Member of the Ghana Parliament for Buem Constituency
- Incumbent
- Assumed office February 2013
- Preceded by: Henry Ford Kamel
- Succeeded by: Kofi Adams

Personal details
- Born: 3 December 1968 (age 57)
- Party: National Democratic Congress

= Daniel Kwesi Ashiamah =

Ghanaian politician (born 1968)

Daniel Kwesi Ashiamah is a Ghanaian politician and member of the Seventh Parliament of the Fourth Republic of Ghana representing the Buem Constituency in the Volta Region on the ticket of the National Democratic Congress.

== Politics ==
Ashiamah is a member of the National Democratic Congress and was a member of parliament of the Seventh Parliament of the Fourth Republic of Ghana for Buem constituency in the Volta region.

=== 2016 election ===
Ashiamah contested the Buem constituency parliamentary seat on the ticket of the National Democratic Congress during the 2016 Ghanaian general election and won with 14,799 votes, representing 69.72% of the total votes cast.

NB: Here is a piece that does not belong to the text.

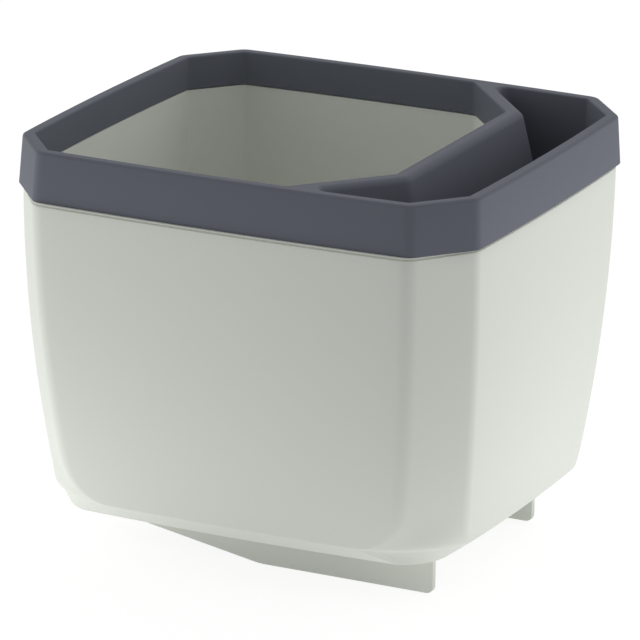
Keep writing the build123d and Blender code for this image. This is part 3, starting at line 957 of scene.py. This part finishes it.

He won the election over Aziale Lawrence Kwami of the New Patriotic Party, Aziakpa Francis Kofi of the PPP, Nelson Asafo of the Convention People's Party and David Kofi Ahose (Independent). They obtained 5,896 votes, 233 votes, 193 votes and 106 votes respectively, equivalent to 27.78%, 1.10%, 0.91%, and 0.50% of the total votes respectively.